We parked at the Heather Meadows top parking lot and summited with our snowboards, plodding along. It took us two or three hours to summit maybe 6,000 feet. Standing on the summit, it was just howling. Baker was massive. I had never seen it so unfiltered. It is right in your face.
We had decided on our routes and went down the hill one at a time. After my buddy Jake went, I took a heel-side turn and stopped. A slab broke and everything below me slid in a huge, wide sheet of dry snow. Probably about 10 inches deep, but that’s enough to really sweep you away. We watched it rumble down and Jake was down there. We were yelling for him to look back up. He saw it, and took two big strokes to get out of the way. It ran by him and fizzled.
I had been having so much fun, totally lost in this moment, and boom, we could have killed Jake. Just because you’re having a good time, doesn’t mean it’s safe. Help is not close. You or your friends are going to be your best chance of survival if something goes wrong. You have to take it seriously.

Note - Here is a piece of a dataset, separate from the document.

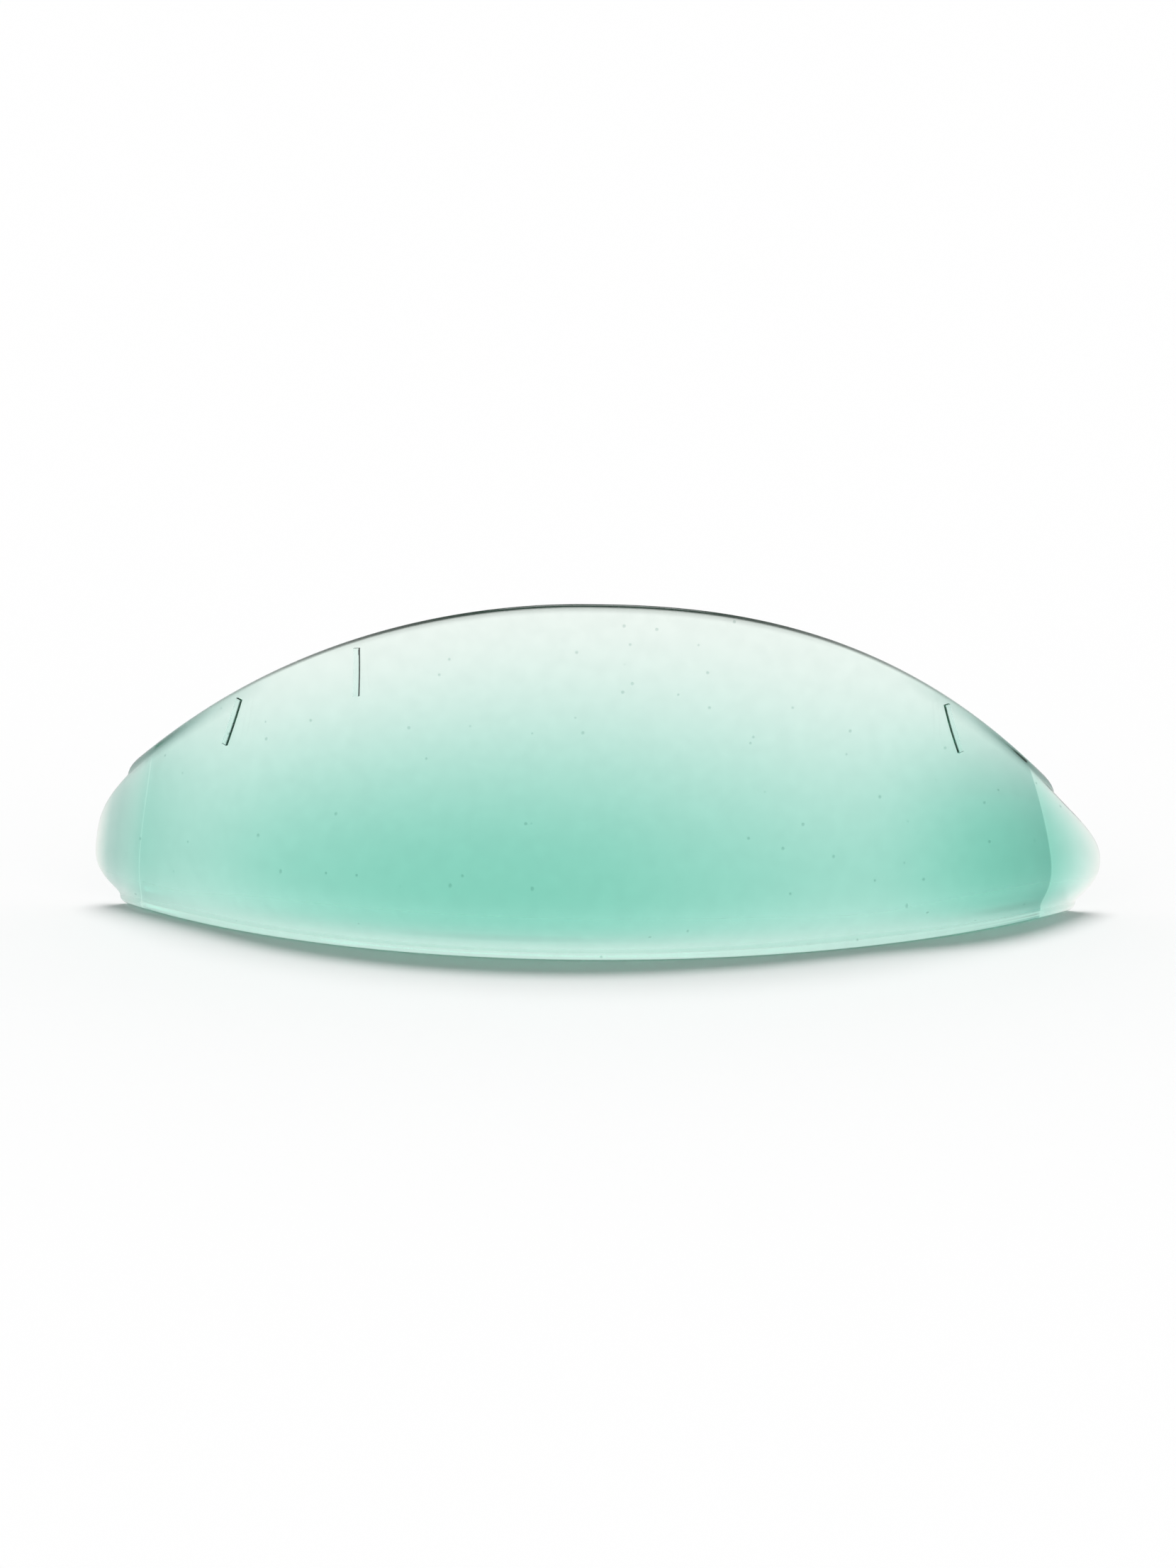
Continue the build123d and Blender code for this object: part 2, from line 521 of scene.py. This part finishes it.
def mark(mesh, axis):
    """Point attributes: painted shade along the edge and on the ticks' sides, and painted shade
    near the ends.
    """
    rim = mesh.attributes.new("rim", "FLOAT", "POINT")
    painted_shade = mesh.attributes.new("painted_shade", "FLOAT", "POINT")
    for vertex, dark, shade in zip(mesh.vertices, rim.data, painted_shade.data):
        x, y, z = vertex.co / MM - axis
        share = max(-1, min(1, atan2(x, -y) / HALF_ANGLE))
        way = abs(share)
        below = rim_height(share) - z
        wall = hypot(x, y) - back_radius(z)
        raised = wall - front_wall(share, z) > TICK_FOOT
        # painted shade on the ticks' sides that face the middle
        if raised and vertex.normal.x * share < -TICK_SIDE:
            dark.value = TICK_SHADE
        else:
            # painted shade: the dark line along the edge and the dark patches near the ends
            dark.value = edge_shade(way, below)
        # painted shade on the left flat and on the back near the ends
        inside = 0.0
        if y > -LAND - SKIN_DEPTH:
            inside = flat_shade(share, wall)
        elif wall < SKIN_DEPTH:
            inside = back_shade(share)
        shade.value = max(shade_under_rim(way, below), inside)


def noise(nodes, links, coords, scale, detail):
    """Noise over the object's own coordinates."""
    node = nodes.new("ShaderNodeTexNoise")
    node.inputs["Scale"].default_value = scale
    node.inputs["Detail"].default_value = detail
    links.new(coords, node.inputs["Vector"])
    return node.outputs["Fac"]


def spread(nodes, links, value, source, target):
    """Value mapped from one range to another."""
    node = nodes.new("ShaderNodeMapRange")
    for name, number in zip(("From Min", "From Max", "To Min", "To Max"), (*source, *target)):
        node.inputs[name].default_value = number
    links.new(value, node.inputs["Value"])
    return node.outputs["Result"]


def blend(nodes, links, factor, below, above):
    """Colour mix; each side is a colour or another node's output."""
    node = nodes.new("ShaderNodeMix")
    node.data_type = "RGBA"
    links.new(factor, node.inputs["Factor"])
    sockets = [socket for socket in node.inputs if socket.type == "RGBA"]
    for socket, colour in zip(sockets, (below, above)):
        if isinstance(colour, tuple):
            socket.default_value = (*colour, 1)
        else:
            links.new(colour, socket)
    return next(socket for socket in node.outputs if socket.type == "RGBA")


def silicone():
    """Clear mint silicone: colour by depth, haze, specks, painted shade near the ends and a
    painted dark edge.
    """
    material = bpy.data.materials.new("mint_silicone")
    material.use_nodes = True
    nodes, links = material.node_tree.nodes, material.node_tree.links
    nodes.clear()
    out = nodes.new("ShaderNodeOutputMaterial")
    skin = nodes.new("ShaderNodeBsdfPrincipled")
    depth = nodes.new("ShaderNodeVolumeAbsorption")
    coords = nodes.new("ShaderNodeTexCoord").outputs["Object"]
    skin.inputs["Transmission Weight"].default_value = 1.0
    skin.inputs["IOR"].default_value = SILICONE_IOR
    depth.inputs["Color"].default_value = (*DEPTH_COLOUR, 1)
    depth.inputs["Density"].default_value = DEPTH_DENSITY
    haze = noise(nodes, links, coords, *HAZE_NOISE)
    links.new(spread(nodes, links, haze, HAZE_SPAN, HAZE), skin.inputs["Roughness"])
    cloud = noise(nodes, links, coords, *CLOUD_NOISE)
    cloud = spread(nodes, links, cloud, CLOUD_SPAN, (0, 1))
    surface = blend(nodes, links, cloud, CLOUDY, CLEAN)
    specks = nodes.new("ShaderNodeTexVoronoi")
    specks.inputs["Scale"].default_value = SPECK_SCALE
    links.new(coords, specks.inputs["Vector"])
    spot = spread(nodes, links, specks.outputs["Distance"], SPECK_SIZE, (SPECK_STRENGTH, 0.0))
    surface = blend(nodes, links, spot, surface, SPECK)
    # both attributes paint shade into the colour: near the ends, and the dark edge line and
    # tick sides
    for name, colour in (("painted_shade", SHADE_GREY), ("rim", EDGE_SHADE)):
        mask = nodes.new("ShaderNodeAttribute")
        mask.attribute_name = name
        surface = blend(nodes, links, mask.outputs["Fac"], surface, colour)
    links.new(surface, skin.inputs["Base Color"])
    links.new(skin.outputs["BSDF"], out.inputs["Surface"])
    links.new(depth.outputs["Volume"], out.inputs["Volume"])
    return material


def matt_white():
    """Plain matt surface of the floor."""
    material = bpy.data.materials.new("white_floor")
    material.use_nodes = True
    skin = material.node_tree.nodes["Principled BSDF"]
    skin.inputs["Base Color"].default_value = (FLOOR_WHITE, FLOOR_WHITE, FLOOR_WHITE, 1)
    skin.inputs["Roughness"].default_value = 1.0
    skin.inputs["Specular IOR Level"].default_value = 0.0
    return material


# ---- studio ---------------------------------------------------------------------------


def floor():
    """Pale square floor."""
    mesh = bmesh.new()
    corners = ((-1, -1), (1, -1), (1, 1), (-1, 1))
    mesh.faces.new([mesh.verts.new((x * FLOOR_REACH, y * FLOOR_REACH, 0)) for x, y in corners])
    obj = make_object("floor", mesh)
    obj.data.materials.append(matt_white())


def room():
    """White surroundings that darken overhead."""
    world = bpy.data.worlds.new("white_room")
    world.use_nodes = True
    nodes, links = world.node_tree.nodes, world.node_tree.links
    height = nodes.new("ShaderNodeSeparateXYZ")
    links.new(nodes.new("ShaderNodeTexCoord").outputs["Generated"], height.inputs["Vector"])
    level = spread(nodes, links, height.outputs["Z"], ROOM_FADE, (WHITE, OVERHEAD))
    links.new(level, nodes["Background"].inputs["Strength"])
    nodes["Background"].inputs["Color"].default_value = (1, 1, 1, 1)
    bpy.context.scene.world = world


def lamp():
    """One broad soft light above, a little behind."""
    data = bpy.data.lights.new("soft_top", "SUN")
    data.energy = SUN
    data.angle = radians(SUN_SPREAD)
    obj = bpy.data.objects.new("soft_top", data)
    obj.rotation_euler = (radians(SUN_TILT), 0, 0)
    bpy.context.scene.collection.objects.link(obj)


def camera():
    """Camera at the photograph's viewing angle."""
    a, e = radians(AZIMUTH), radians(ELEVATION)
    forward = Vector((-sin(a) * cos(e), cos(a) * cos(e), -sin(e)))
    data = bpy.data.cameras.new("camera")
    data.sensor_width = SENSOR
    data.lens = SENSOR * DISTANCE / VIEW_HEIGHT
    data.clip_start, data.clip_end = CLIP
    obj = bpy.data.objects.new("camera", data)
    obj.location = (Vector(AIM) - forward * DISTANCE) * MM
    obj.rotation_euler = forward.to_track_quat("-Z", "Y").to_euler()
    bpy.context.scene.collection.objects.link(obj)
    bpy.context.scene.camera = obj


def main():
    """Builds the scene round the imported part."""
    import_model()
    low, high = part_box(NODE)
    shield = build_shield(low, high)
    shield.data.materials.clear()
    shield.data.materials.append(silicone())
    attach(shield, "root")
    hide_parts(NODE)
    floor()
    room()
    lamp()
    camera()
    bpy.context.scene.view_settings.view_transform = "Standard"


main()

It’s probably one of my favorite places. It’s on a tributary of the Nooksack, a succession of five waterfalls, each of different sizes. There are a bunch of mountain bike trails and some really nice camp spots out there, too.
I went out once doing a bunch of photos with some pro kayakers. They had heard that waterfall had been run once, but it’s kind of janky, not a clean run. You have to have a crazy amount of technical ability—they analyzed every droplet of water. One guy still tumbled all the way down and landed upside down in the pool.
Canyon Lake Community Forest
Canyon Lake is surrounded by snow-capped peaks and there’s fishing, little hikes, a couple of little camp sites. If the gate off of Canyon Lake Road is closed, it’s a 5.7 mile hike in.
We were up there once and these dudes were paragliding and one crashed into a tree. He climbed down and he was like, “Yeah, lost my wind,” all in his Kevlar jumpsuit.
Out there you meet all these interesting, eccentric people who interact with the landscape in a way that fits them, on their own terms. You have to be strong. If you’re waiting for the weather, you can’t do anything. You’re bringing your own good time with you.
The North Twin of the Twin Sisters is kind of an intense hike in the Sisters Range. You’ll need crampons if you want to summit. You don’t need ropes, but it’s steep and a really true scramble. I was tired. And if you fell, it would be bad. We rode our bikes past the gate one summer night after work, about two or three miles uphill. I was dehydrated, cramping up so bad, looking for snow to fill our water bottles. We had already ridden our bikes two or three hours before trying to summit this stupid mountain.
But when you’re on top of that peak, it’s real. It’s a mountain. You look at these places from the city and they look so impossible to do. How could anybody stand up there? Every time I see it now, I think about that trip. You realize it takes two feet. It takes plodding along until you’re there.
When we hauled out of there that night, Baker was huge and glowing. The stars were out and we were riding bikes by headlamp. But the road was full of these huge, hockey pucksized toads. The road was still really warm and there were hundreds of them. We never would have seen any of that if we hadn’t gone out there.
Middle Fork of the Nooksack River
On the Middle Fork of the Nooksack River is the diversion dam, where the city of Bellingham diverts water into Lake Whatcom for the city’s water supply. It’s a nice walk down from the gate, on a graded road. Down there, you can see where the river goes into a narrow canyon.
Canyon Creek is really pretty, five minutes past Glacier. Every time we’ve been there, we’ve had plenty of space. You can swim in the pools and just wade or fish, have a good campfire and get home in a little over an hour.
Baker River and Baker Lake
I think the Baker Lake dam is rad. You can drive over it and there’s a little spillway. Every once in a while, when that thing is going, it’s like a cannon of water shooting straight out.
And there’s great views of the mountain around there. You don’t realize how close it is until it’s right there. You’d be surprised at how well a mountain that size can hide.
The Baker River area has prime camping. Right at the mouth, it’s all sand later in the summer. The river braids through, all turquoise. It’s this brilliant, milky blue, glacial till. That river is ice cold—you can’t even stand in it. And Baker Lake is so warm—it’s one of the warmest I’ve ever swum in.